Your book rightly reflects your own ideas, not mine; many love it, and it’s sold far better than any I’ve written! But you’re wrong when you cast all your critics as motivated by an aversion to “facing the truth.” On one page near the end of Not My Idea, there’s a picture of a devil holding a contract “binding you to whiteness” for kids to sign or reject. “You get stolen land, stolen riches, special favors (land, riches and favors may be revoked at any time for any reason),” it states. “Whiteness gets to mess endlessly with the lives of your friends, neighbors, loved ones, and all fellow humans of color for the purpose of profit.” I don’t reject that page because I fear white kids will feel bad but because I don’t think it gets at the truth. White kids shouldn’t be taught exaggerated renderings of their prerogatives, and Black kids shouldn’t be taught the disempowering notion that white classmates control their fates. With that, I’ll give you the last word.

An illustration of a page from Not My Idea, showing a contract with whiteness.
Courtesy of Dottir Press

Higginbotham: I made a book for white children that encourages them to connect with their heartbreak about racism. I urge them to tune into their deepest instincts about justice—which I trust—and to nourish those instincts like bean sprouts in a milk carton. I assure them that racism is not their idea and they don’t need to defend it; they can be curious instead.

Rather than being curious about your own experience, you fuss at me about the book I made and how much it leaves to kids’ imaginations: They might not like themselves; they might think police only kill Black people; they might draw sweeping conclusions about white supremacy being evil.

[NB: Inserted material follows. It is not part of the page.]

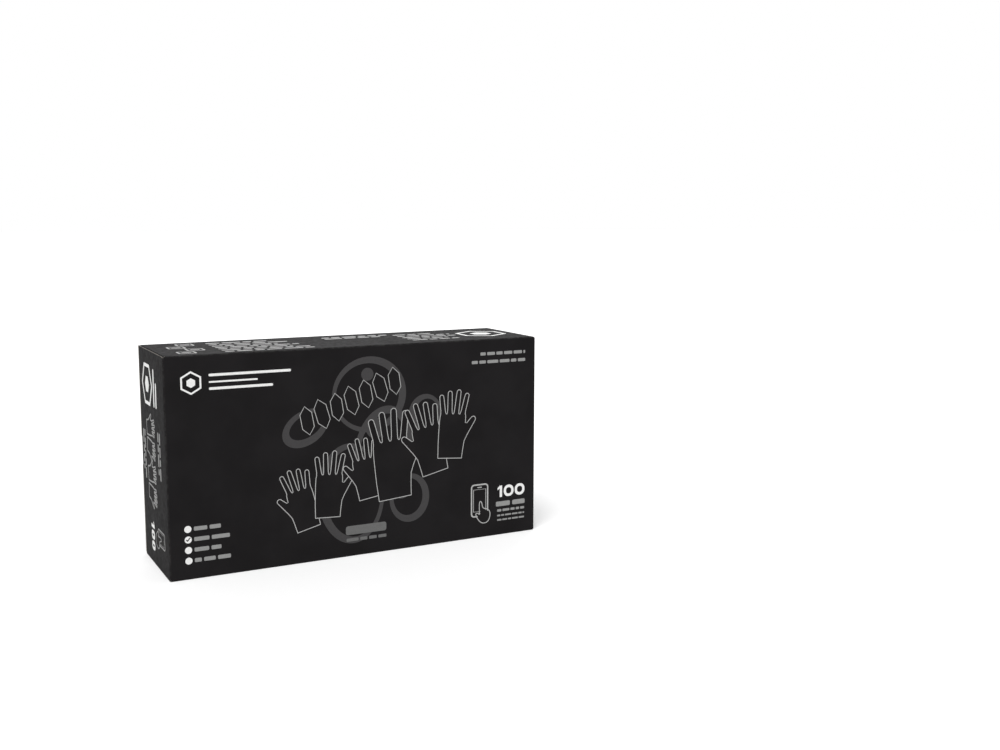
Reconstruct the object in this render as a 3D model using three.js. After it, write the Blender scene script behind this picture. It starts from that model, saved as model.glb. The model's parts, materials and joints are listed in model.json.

I’m cool with all of that. As long as kids continue to be curious, those beliefs will shift. I want kids clued in on the fact that racism is a system, a setup, a game that has been rigged, and to let them know they get to choose how they want to be. The experience of race they most need to understand is their own. The people they most need to talk to about race are their own family members. That’s where I started and where I am content to stop.